There are many kinds of neural network layers defined in PyTorch. In fact, it is easy to define your own layer if you want to. Below are some common layers that you may see often:

`nn.Linear(input, output)`

: The fully-connected layer`nn.Conv2d(in_channel, out_channel, kernel_size)`

: The 2D convolution layer, popular in image processing networks`nn.Dropout(probability)`

: Dropout layer, usually added to a network to introduce regularization`nn.Flatten()`

: Reshape a high-dimensional input tensor into 1-dimensional (per each sample in a batch)

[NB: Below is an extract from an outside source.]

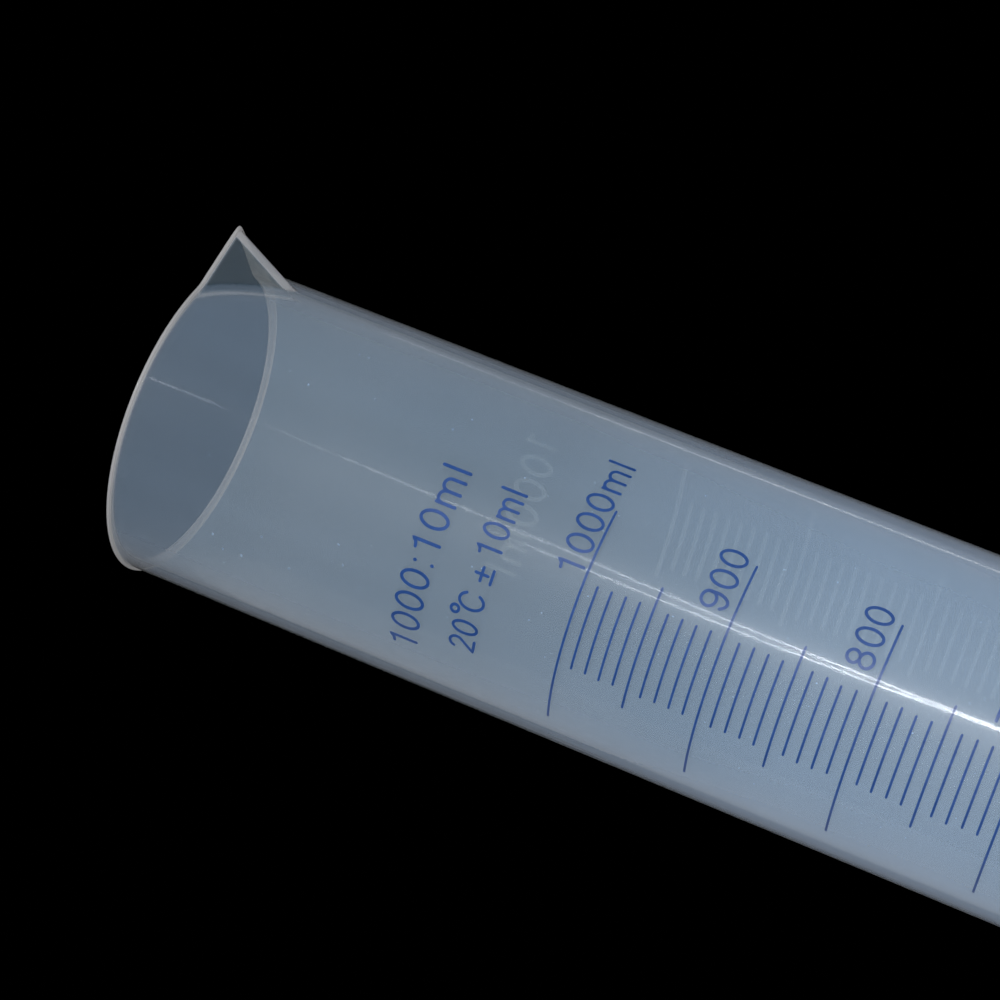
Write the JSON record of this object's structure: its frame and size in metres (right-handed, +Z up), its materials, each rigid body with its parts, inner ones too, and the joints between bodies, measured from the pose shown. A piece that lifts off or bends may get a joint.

Besides layers, there are also activation functions. These are functions applied to each element of a tensor. Usually, you take the output of a layer and apply the activation before feeding it as input to a subsequent layer. Some common activation functions are:

`nn.ReLU()`

: Rectified linear unit, the most common activation nowadays`nn.Sigmoid()`

and`nn.Tanh()`

: Sigmoid and hyperbolic tangent functions, which are the usual choice in older literature`nn.Softmax()`

: To convert a vector into probability-like values; popular in classification networks

You can find a list of all the different layers and activation functions in PyTorch’s documentation.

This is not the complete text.